We also conclude that the proposal does not constitute a negotiable appropriate arrangement under section 7106(b)(3) of the Statute. To determine whether a proposal constitutes an appropriate arrangement, we must decide whether the proposal is intended to be an arrangement for employees adversely affected by the exercise of a management right, and whether the proposal is appropriate because it does not excessively interfere with the exercise of a management right. National Association of Government Employees, Local R14-87 and Kansas Army National Guard, 21 FLRA 24, 31-33 (1986).
The Union states that the proposal was intended to counter the "possible abuse" arising from the Agency's new Instruction, which the Union understood was designed "to expedite the removal of undesirable employees." Union's Petition for Review at 1. We find that the proposal thus constitutes an arrangement for employees adversely affected by management's right to discipline its employees.
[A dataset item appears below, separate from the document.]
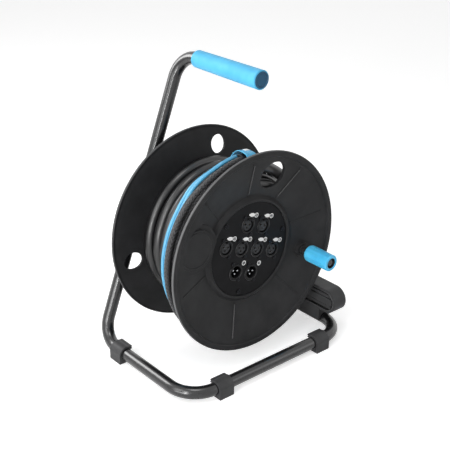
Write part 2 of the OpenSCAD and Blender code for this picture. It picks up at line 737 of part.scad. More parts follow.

After balancing the competing interests of the Agency in formulating appropriate discipline for offenses committed by its employees and the interests of the Union in protecting the employees from unwarranted discipline, however, we find that the proposal would excessively interfere with the Agency's right to discipline. Therefore, it is not an appropriate arrangement. Although employees would benefit significantly from not being subject to penalties based on offenses committed in the distant past, the proposal's blanket exclusion from the progressive disciplinary system of all prior offenses over 3 years old places an impermissible burden on management's ability to determine, based on all available evidence, whether a particular disciplinary action is appropriate and supportable. See Merchant Marine Academy, 39 FLRA at 224; Fort Bragg, 34 FLRA at 908.
Accordingly, the proposal is outside the Agency's duty to bargain because it excessively interferes with management's right to discipline under section 7106(a)(2)(A).
The petition for review is dismissed.